According to the GAB’s website, in addition to a valid Wisconsin DOT issued driver’s license (even if driving privileges are revoked or suspended) and a Wisconsin ID card, here are other valid forms of ID that you can use for voting:
• A military ID card issued by a branch of the U.S. military service (with an expiration date after November 2, 2010).
• A United States passport (with an expiration date after November 2, 2010).
• A certificate of naturalization issued no earlier than two years prior to the election.
• An unexpired Wisconsin DOT driving receipt.
• An identification card issued by a federally-recognized Indian tribe in Wisconsin.
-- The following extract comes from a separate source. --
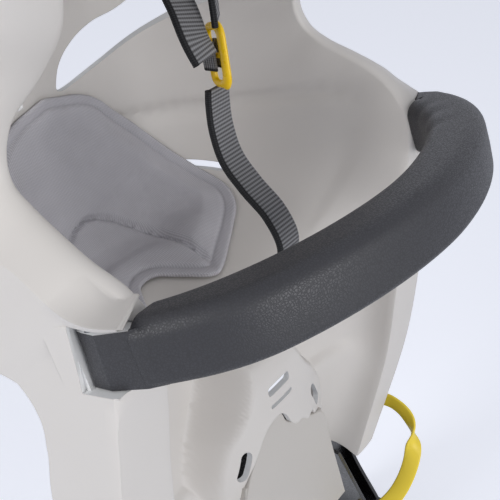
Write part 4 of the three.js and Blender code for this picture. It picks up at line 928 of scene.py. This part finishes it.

• An unexpired identification card issued by a Wisconsin-accredited university or college that contains the date of issuance, the signature of the student, and an expiration date that is no more than two years after the date when the card was issued. The student must also provide proof of enrollment at the polls.
According to an Associated Press news story on September 18, University of Wisconsin campuses will issue free identification cards for voting to students who make the request.
Regular UW system student ID cards will not work for voter identification requirements because they do not contain a signature and an expiration date.
Only ID cards issued by UW-Superior meet the criteria, according to the AP article.
Students with a valid Wisconsin driver’s license, a Wisconsin ID card, a United States passport or a military ID card do not need to apply for an ID from their campus because one of the other forms of identification are acceptable.
Students who have the new university-issued ID cards must still provide proof of enrollment when they go to vote.